Liberty for Puerto Rico

‘Puerto Pobre’ would be nearer the mark. The island could be wealthy, but on the Fourth of July, several of the complaints of the Thirteen Colonies against Britain could be made by Puerto Rico against the United States, and they have bankrupted it.

It is not out of malice and not irremediable, but is damning, and of the same origin as the thoughtless errors which sundered the Thirteen Colonies in the 177os.

Today, Puerto Rico is thoroughly American, washed in American culture and expectations, with local quirks and customs and language, but as American as anywhere can be. It is not about to rebel, and unlike the Thirteen Colonies it cannot stand alone if it did, but those causes which drove the American Revolution in 1776 must be dealt with as they are beggaring the island.

It is relative, it must be said: Puerto Rico is wealthier than many of its neighbours, but only because they are likewise impoverished. Puerto Rico has the capability to live up to its over-optimistic name, with sunshine, resources and access to a culture which has hitherto been a byword for enterprise.

In the 1770s as the crisis with America rose, British ministers believed that they were treating the colonies properly, but they were not there to see and feel. The story is well known – colonists had liberty in their home colonies, more indeed than the average Briton had at home, but there is more to liberty than paper laws, the King’s ministers in London could not see it from three thousand miles away.  The colonies’ populations were swelling and yearned to spread west over the empty continent, to turn fresh, untilled land into farms and homes, but were forbidden from stepping beyond a line. They were treated as British subjects, but forbidden from trade abroad: these are crucial constraints Adam Smith observed in that fateful year of 1776. There was taxation, with no opportunity to be heard, nor any opportunity to be heard when the ‘Intolerable Acts’ were passed in response to disquiet.

Nearly a quarter of a millennium later, the United States have their own colonies, and of these Puerto Rico is suffering and bankrupt. Its bankruptcy is the result of its own elected misgovernment following American norms, and impositions by the American federal government:

  • It has heavy taxation, and taxation without representation;
  • Its trade is strangled by the Jones Act just as the colonies were stifled by the Navigation Acts
  • It has had imposed on it a stifling excess of federal laws, imposed on the mainland for an urban culture which does not apply on the island. In Texas  and the prairie states they can get by though ignoring the  worst of the laws, but that does not work on a tight little island.
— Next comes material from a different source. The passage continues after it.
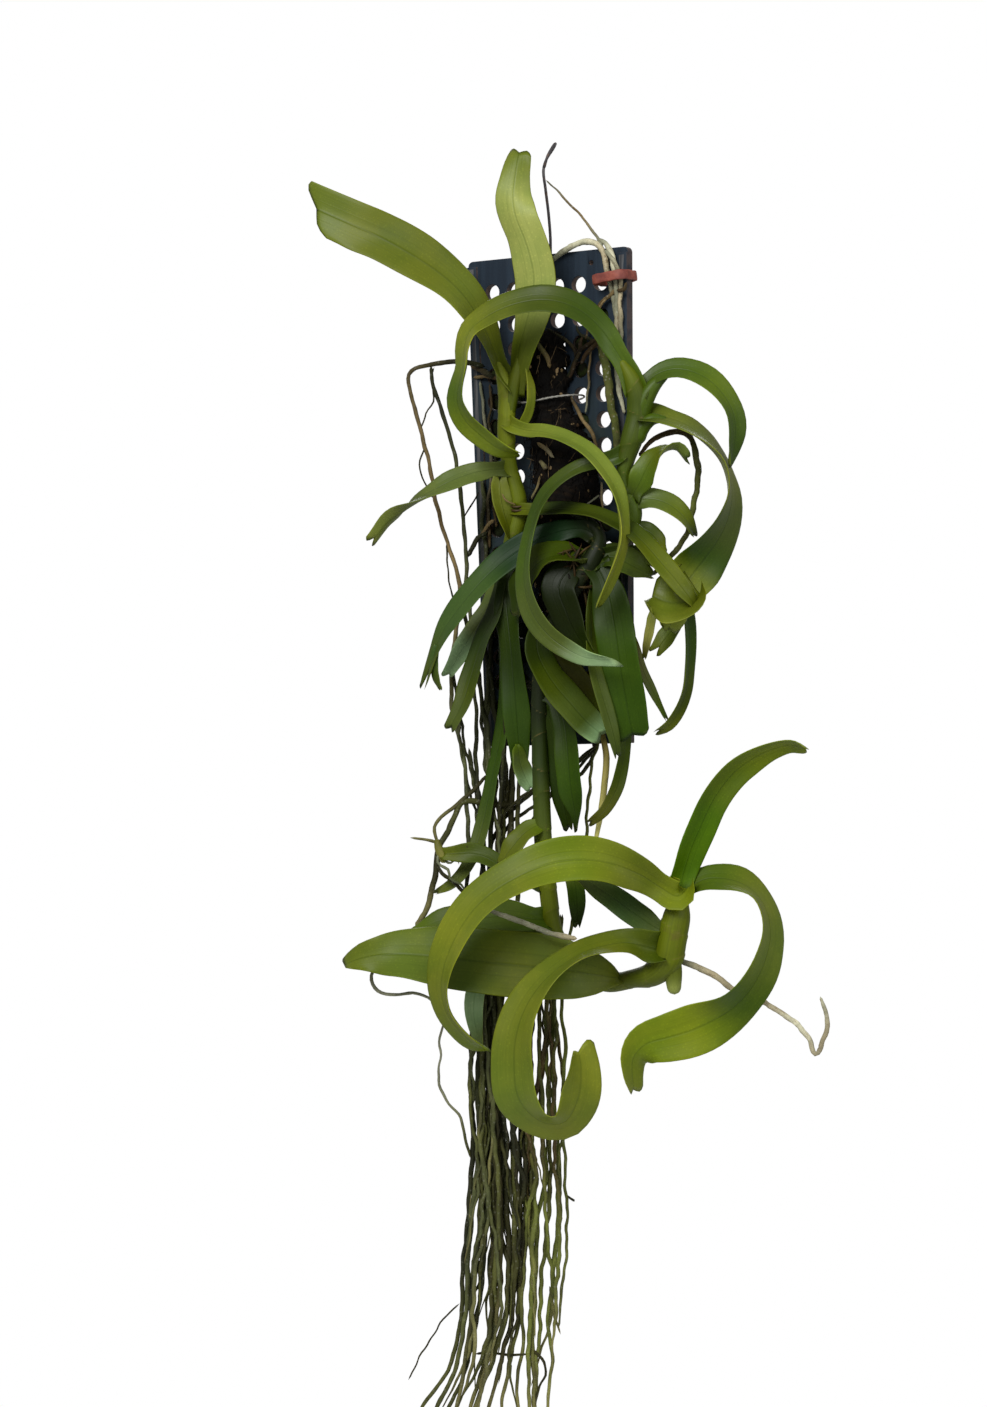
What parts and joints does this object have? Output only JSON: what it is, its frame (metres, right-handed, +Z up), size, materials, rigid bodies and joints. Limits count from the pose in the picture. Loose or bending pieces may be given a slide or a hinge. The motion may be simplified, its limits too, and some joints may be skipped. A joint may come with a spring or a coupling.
{
  "type": "mounted epiphytic orchid",
  "caption": "Epiphytic orchid without flowers, grown on a perforated plastic board: strap leaves on bent stems and long hanging roots, held up by a wire hook.",
  "frame": {"origin": "The inner top of the wire's hook, where the hanger holds the part.", "axes": "X to the right along the board's width, Y into the board away from the plant, Z up."},
  "size_m": [0.2072, 0.0989, 0.5667],
  "materials": {
    "board_plastic": "dark blue-black moulded plastic, faintly glossy, dusty in the corners",
    "wire": "weathered dark grey wire",
    "band": "faded red-brown rubber",
    "fibre": "matted black-brown fern fibre",
    "string": "weathered grey twine",
    "leaf_olive": "waxy yellow-green leaf with fine lengthwise veins",
    "leaf_deep_green": "waxy deep green leaf with fine lengthwise veins",
    "leaf_green": "waxy green leaf with fine lengthwise veins",
    "root_grey": "grey-white dry root coat with brown cracks",
    "root_dark": "dark brown-olive root",
    "root_beige": "pale beige dry root coat",
    "root_olive": "grey-green to olive root coat, browner to the right"
  },
  "bodies": {
    "root": {"board": "board_plastic", "hanger_wire": "wire", "root_band": "band", "fibre_pad": "fibre", "pad_string": "string", "leafy_stem_left": "leaf_olive", "leafy_stem_right": "leaf_deep_green", "leafy_stem_long": "leaf_green", "roots_over_rim": "root_grey", "root_loop_right": "root_dark", "root_front_right": "root_beige", "root_front_left": "root_grey", "hanging_roots": "root_olive"}
  },
  "joints": []
}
This is much the situation the colonies found themselves in when they burst forth with resentment against thoughtless impositions.  Puerto Rico in contrast has drink it up and imposed their own, by all I read. They cannot now even take a begging bowl to Uncle Sam for relief from their crushing debt, as the USA is itself on the brink of debt default.

Free trade is the first key to prosperity in any state or island. In the Georgian Age, the Navigation Acts forbade any foreign ships from trading with the colonies, and American merchants suffered.  Today, the Jones Act forbids any ships from plying between Puerto Rico and the United States unless they are American-owned, American-flagged and even American-built: even the Navigations acts did not go as far as regulating the shipyard. This makes for a cosy monopoly and for higher prices on the island, which the mainland does not suffer. Puerto Rico imports most if its food and supplies, at monopoly freight prices.
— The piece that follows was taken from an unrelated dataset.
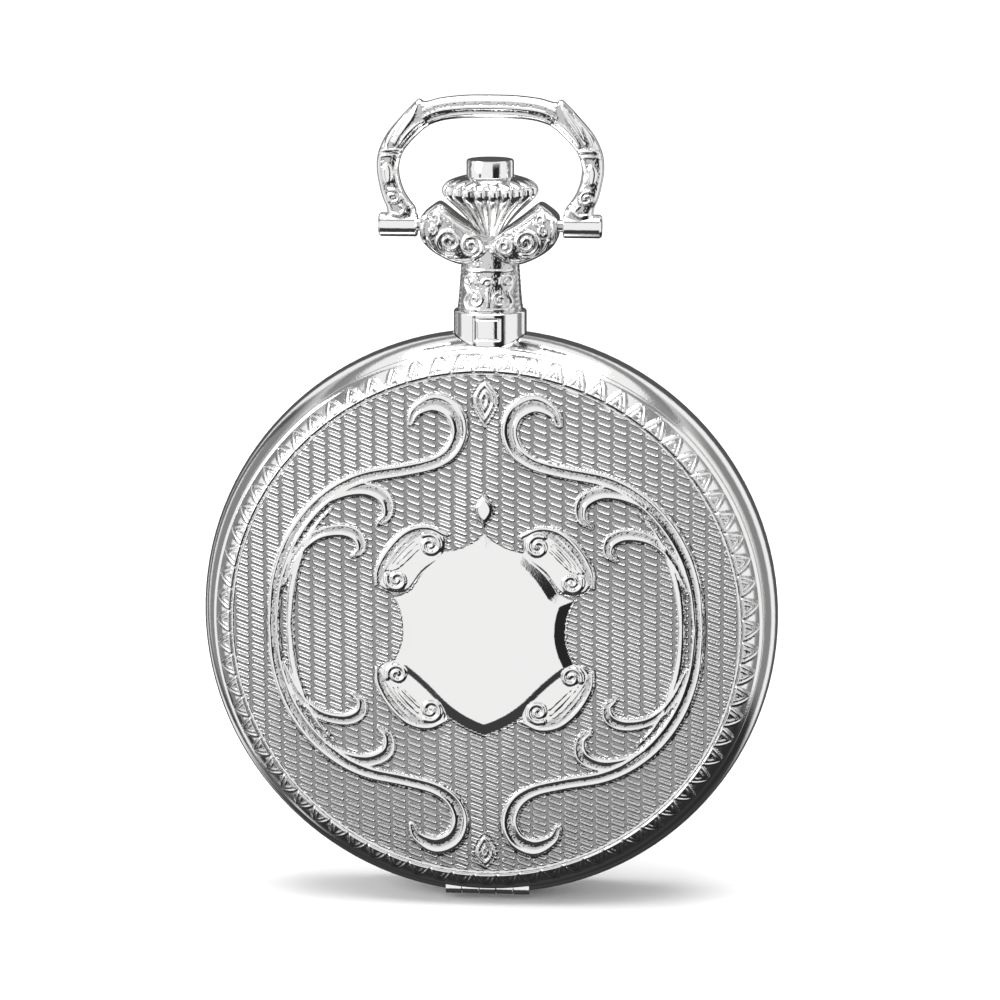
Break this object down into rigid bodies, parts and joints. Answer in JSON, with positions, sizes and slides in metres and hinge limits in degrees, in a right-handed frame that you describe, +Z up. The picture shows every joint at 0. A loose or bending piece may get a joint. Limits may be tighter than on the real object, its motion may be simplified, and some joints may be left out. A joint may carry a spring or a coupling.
{
  "type": "hunter pocket watch",
  "caption": "Hunter pocket watch: round case with hinged embossed front and back covers, ornate bow and fluted push-button crown over a hand-wound lever movement.",
  "frame": {"origin": "centre of the flat on the back cover", "axes": "+Z up towards 12 o'clock and the bow, +X towards 3 o'clock, +Y out of the back, so the front cover faces -Y"},
  "size_m": [0.048, 0.0124, 0.0674],
  "materials": {
    "case_silver": "polished sterling silver, plated against tarnish",
    "steel": "polished and grained steel",
    "brass": "gilded brass",
    "plate": "nickel-plated brass with a striped finish",
    "glass": "clear mineral glass",
    "dial_enamel": "white enamel",
    "blued_steel": "heat-blued steel",
    "ruby": "polished synthetic ruby"
  },
  "bodies": {
    "case": {"case_middle": "case_silver", "pendant": "case_silver", "pendant_sleeve": "steel", "front_hinge_pin": "steel", "back_hinge_pin": "steel", "bezel": "case_silver", "crystal": "glass", "dust_cover": "case_silver", "dust_cover_glass": "glass", "left_bow_screw": "steel", "right_bow_screw": "steel", "dial": "dial_enamel", "main_plate": "plate", "barrel_bridge": "plate", "train_bridge": "plate", "balance_cock": "plate", "pallet_bridge": "plate", "movement_ring": "plate", "bridge_screws": "steel", "crown_wheel_screws": "steel", "ring_jewels": "ruby"},
    "front_cover": {"front_cover": "case_silver"},
    "back_cover": {"back_cover": "case_silver"},
    "bow": {"bow": "case_silver"},
    "winding_pinion": {"winding_pinion": "steel"},
    "clutch": {"clutch_wheel": "steel"},
    "crown": {"crown": "case_silver", "winding_stem": "steel", "button_spring": "steel"},
    "button": {"crown_button": "case_silver", "cross_pin": "steel", "push_collar": "steel"},
    "latch": {"cover_latch": "steel"},
    "crown_wheel": {"crown_wheel": "steel"},
    "ratchet": {"ratchet_wheel": "steel", "barrel_arbor": "steel"},
    "click": {"click": "steel"},
    "barrel": {"mainspring_barrel": "brass", "barrel_lid": "brass", "mainspring": "steel"},
    "centre_wheel": {"centre_wheel": "brass", "centre_arbor": "steel"},
    "third_wheel": {"third_wheel": "brass", "third_arbor": "steel"},
    "fourth_wheel": {"fourth_wheel": "brass", "fourth_arbor": "steel", "second_hand": "blued_steel"},
    "escape_wheel": {"escape_wheel": "steel", "escape_arbor": "steel"},
    "pallet_fork": {"pallet_fork": "steel"},
    "balance": {"balance_wheel": "brass", "balance_staff": "steel", "hairspring": "blued_steel", "hairspring_collet": "brass"},
    "minute_hand": {"cannon_pinion": "steel", "minute_hand": "blued_steel"},
    "minute_wheel": {"minute_wheel": "brass"},
    "hour_hand": {"hour_wheel": "brass", "hour_hand": "blued_steel"},
    "setting_wheel": {"setting_wheel": "steel"}
  },
  "joints": [
    {"name": "front_cover_hinge", "type": "hinge", "parent": "case", "child": "front_cover", "pos_m": [0, -0.0087, -0.02295], "axis": [1, 0, 0], "range_deg": [0, 83]},
    {"name": "back_cover_hinge", "type": "hinge", "parent": "case", "child": "back_cover", "pos_m": [0, -0.0037, -0.02295], "axis": [-1, 0, 0], "range_deg": [0, 83]},
    {"name": "bow_swing", "type": "hinge", "parent": "case", "child": "bow", "pos_m": [0, -0.0062, 0.0326], "axis": [1, 0, 0], "range_deg": [-115, 115]},
    {"name": "crown_turn", "type": "hinge", "parent": "case", "child": "winding_pinion", "pos_m": [0, -0.0062, 0.01506], "axis": [0, 0, 1], "continuous": true},
    {"name": "crown_pull", "type": "slide", "parent": "winding_pinion", "child": "crown", "axis": [0, 0, 1], "range_m": [0, 0.001]},
    {"name": "button_press", "type": "slide", "parent": "crown", "child": "button", "axis": [0, 0, -1], "range_m": [0, 0.0005], "stiffness_N_per_m": 1500, "springref_m": -0.0008, "deforming": ["button_spring"]},
    {"name": "clutch_slide", "type": "slide", "parent": "winding_pinion", "child": "clutch", "axis": [0, 0, -1], "range_m": [0, 0.0007]},
    {"name": "latch_slide", "type": "slide", "parent": "case", "child": "latch", "axis": [0, 0, -1], "range_m": [0, 0.0004]},
    {"name": "crown_wheel_turn", "type": "hinge", "parent": "case", "child": "crown_wheel", "pos_m": [0, -0.0043, 0.01125], "axis": [0, 1, 0], "continuous": true},
    {"name": "ratchet_turn", "type": "hinge", "parent": "case", "child": "ratchet", "pos_m": [-0.00689, -0.0062, 0.00579], "axis": [0, 1, 0], "continuous": true},
    {"name": "click_pivot", "type": "hinge", "parent": "case", "child": "click", "pos_m": [-0.01189, -0.0043, 0.01039], "axis": [0, 1, 0], "range_deg": [0, 8]},
    {"name": "seconds_turn", "type": "hinge", "parent": "case", "child": "fourth_wheel", "pos_m": [0, -0.0062, -0.0085], "axis": [0, 1, 0], "continuous": true},
    {"name": "centre_wheel_turn", "type": "hinge", "parent": "case", "child": "centre_wheel", "pos_m": [0, -0.0062, 0], "axis": [0, 1, 0], "continuous": true},
    {"name": "third_wheel_turn", "type": "hinge", "parent": "case", "child": "third_wheel", "pos_m": [0.00438, -0.0062, -0.00513], "axis": [0, 1, 0], "continuous": true},
    {"name": "barrel_turn", "type": "hinge", "parent": "case", "child": "barrel", "pos_m": [-0.00689, -0.0062, 0.00579], "axis": [0, 1, 0], "continuous": true},
    {"name": "escape_wheel_turn", "type": "hinge", "parent": "case", "child": "escape_wheel", "pos_m": [-0.00477, -0.0062, -0.01019], "axis": [0, 1, 0], "continuous": true},
    {"name": "pallet_fork_rock", "type": "hinge", "parent": "case", "child": "pallet_fork", "pos_m": [-0.00683, -0.0062, -0.00852], "axis": [0, 1, 0], "range_deg": [-4, 4]},
    {"name": "balance_swing", "type": "hinge", "parent": "case", "child": "balance", "pos_m": [-0.0102, -0.0062, -0.00579], "axis": [0, 1, 0], "range_deg": [-270, 270]},
    {"name": "minute_hand_turn", "type": "hinge", "parent": "case", "child": "minute_hand", "pos_m": [0, -0.009, 0], "axis": [0, 1, 0], "continuous": true},
    {"name": "minute_wheel_turn", "type": "hinge", "parent": "case", "child": "minute_wheel", "pos_m": [0, -0.0085, 0.00384], "axis": [0, 1, 0], "continuous": true},
    {"name": "hour_hand_turn", "type": "hinge", "parent": "case", "child": "hour_hand", "pos_m": [0, -0.009, 0], "axis": [0, 1, 0], "continuous": true},
    {"name": "setting_wheel_turn", "type": "hinge", "parent": "case", "child": "setting_wheel", "pos_m": [0, -0.008, 0.00928], "axis": [0, 1, 0], "continuous": true}
  ],
  "couplings": [
    {"joint": "clutch_slide", "follows": "crown_pull", "ratio": 0.7},
    {"joint": "latch_slide", "follows": "button_press", "ratio": 0.8},
    {"joint": "crown_wheel_turn", "follows": "crown_turn", "ratio": -0.42105},
    {"joint": "ratchet_turn", "follows": "crown_turn", "ratio": 0.32},
    {"joint": "centre_wheel_turn", "follows": "seconds_turn", "ratio": 0.016667},
    {"joint": "third_wheel_turn", "follows": "seconds_turn", "ratio": -0.13333},
    {"joint": "barrel_turn", "follows": "seconds_turn", "ratio": -0.0025641},
    {"joint": "escape_wheel_turn", "follows": "seconds_turn", "ratio": -10},
    {"joint": "minute_wheel_turn", "follows": "minute_hand_turn", "ratio": -0.33333},
    {"joint": "hour_hand_turn", "follows": "minute_hand_turn", "ratio": 0.083333},
    {"joint": "setting_wheel_turn", "follows": "minute_hand_turn", "ratio": 0.375}
  ]
}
Those celebrating the Revolution today should take a lesson and repeal the Act or be accused as hypocrites.

In the Colonies, a monopoly imposition led to the Boston Tea Party.  What today could be hurled into the harbour of San Juan?

Laws too which were designed to employ armies of public servants and create local cabals are unaffordable in a territory which does not have the billionaires that the states have.  That bankruptcy should be no shock.

Taxation, without representation, designed by a distant government for a society with millionaires to pay it, grinds a struggling economy onto the dirt. Is there no memory of the fate of the Stamp Act?

‘I rejoice that America has resisted’, said William Pitt the Elder; ‘Three million of people so dead to all feelings of liberty, as voluntarily to submit to be slaves, would have been fit instruments to make slaves of the rest.’ It is good for Americans to celebrate that resistance. It was  hurtful cleaving of the British nation, regrettable but necessary given the abuse they had suffered, and a great nation arose from it. They should not be so great nor so confident in the virtue of their origin that they commit the same abuse of their own colony.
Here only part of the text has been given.